Na realidade, tanto as emendas anteriores a 2015 quanto os tipos de emendas que surgiram depois se caracterizam como uma grande distorção criada pelos nossos agentes políticos. Vivemos em um regime presidencialista, e a Constituição Federal deixa claro que os recursos arrecadados pelo Poder Executivo devem ser aplicados em programas e ações previamente aprovados. No caso das emendas, o Poder Legislativo se apoderou de uma parte do orçamento — mais precisamente, de um quarto dos recursos livres — e decide como aplicá-los sem regras de isonomia e, o que é pior, sem transparência.

Antes, quando ouvíamos falar de emendas parlamentares, imaginávamos que resultariam em obras; agora, no entanto, já existem emendas destinadas ao custeio, o que é uma anomalia, uma aberração. O ministro Flávio Dino acertou ao barrar a “festa das emendas” e forçar uma discussão mais séria e efetiva. Da forma como as emendas estavam sendo aplicadas, não podiam ser classificadas como política pública. Era possível, por exemplo, uma cidade precisar de um posto de saúde, e o deputado enviar recursos para construir uma nova escola. As prioridades não eram respeitadas. Atualmente, nem isso acontece: o dinheiro vai para os redutos eleitorais de deputados e senadores sem que se observem critérios de eficiência no gasto público.

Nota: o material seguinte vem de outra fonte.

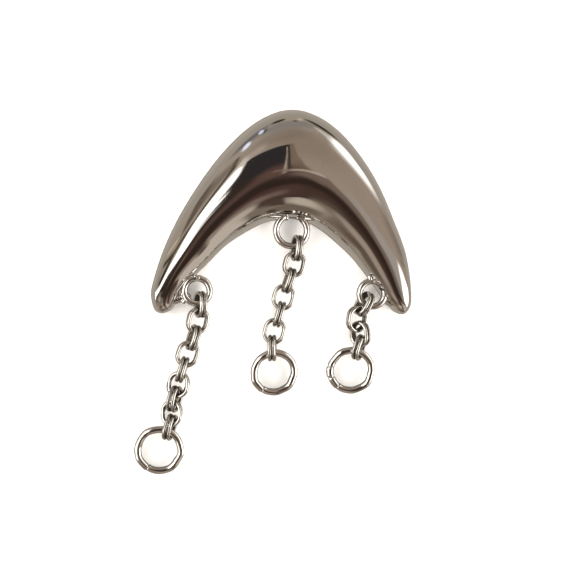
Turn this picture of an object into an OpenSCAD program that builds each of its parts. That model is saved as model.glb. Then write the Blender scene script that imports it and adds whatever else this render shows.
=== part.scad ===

Enquanto muitas localidades receberam recursos em abundância, outras ficaram em completa penúria. O modelo de emendas é perverso e distorcido e deveria ser totalmente abolido. No entanto, não acredito que isso acontecerá, pois os agentes políticos provavelmente irão encerrar essa discussão sem grandes mudanças, e a população continuará vendo o dinheiro arrecadado sendo aplicado sem eficiência, sem eficácia e sem efetividade.